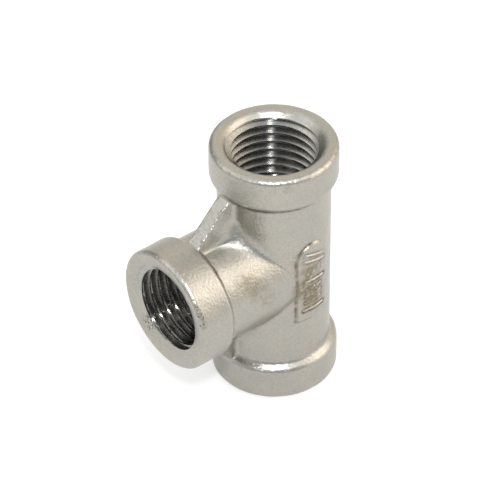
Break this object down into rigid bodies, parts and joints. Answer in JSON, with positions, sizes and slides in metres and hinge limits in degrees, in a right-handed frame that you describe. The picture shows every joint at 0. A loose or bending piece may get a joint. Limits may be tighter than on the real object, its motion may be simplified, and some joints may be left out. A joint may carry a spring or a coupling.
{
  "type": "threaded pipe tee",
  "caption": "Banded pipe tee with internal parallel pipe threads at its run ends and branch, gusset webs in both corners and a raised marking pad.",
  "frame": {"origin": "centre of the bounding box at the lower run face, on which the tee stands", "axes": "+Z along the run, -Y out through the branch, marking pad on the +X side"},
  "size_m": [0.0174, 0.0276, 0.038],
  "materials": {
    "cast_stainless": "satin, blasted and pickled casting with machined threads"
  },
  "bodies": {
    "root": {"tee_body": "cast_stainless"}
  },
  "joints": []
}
■ ■ ■ ■
What is required:
Extract the complete listing verbatim.

Task output:
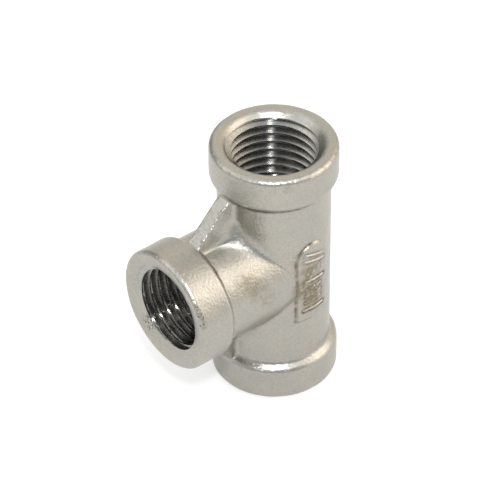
Break this object down into rigid bodies, parts and joints. Answer in JSON, with positions, sizes and slides in metres and hinge limits in degrees, in a right-handed frame that you describe. The picture shows every joint at 0. A loose or bending piece may get a joint. Limits may be tighter than on the real object, its motion may be simplified, and some joints may be left out. A joint may carry a spring or a coupling.
{
  "type": "threaded pipe tee",
  "caption": "Banded pipe tee with internal parallel pipe threads at its run ends and branch, gusset webs in both corners and a raised marking pad.",
  "frame": {"origin": "centre of the bounding box at the lower run face, on which the tee stands", "axes": "+Z along the run, -Y out through the branch, marking pad on the +X side"},
  "size_m": [0.0174, 0.0276, 0.038],
  "materials": {
    "cast_stainless": "satin, blasted and pickled casting with machined threads"
  },
  "bodies": {
    "root": {"tee_body": "cast_stainless"}
  },
  "joints": []
}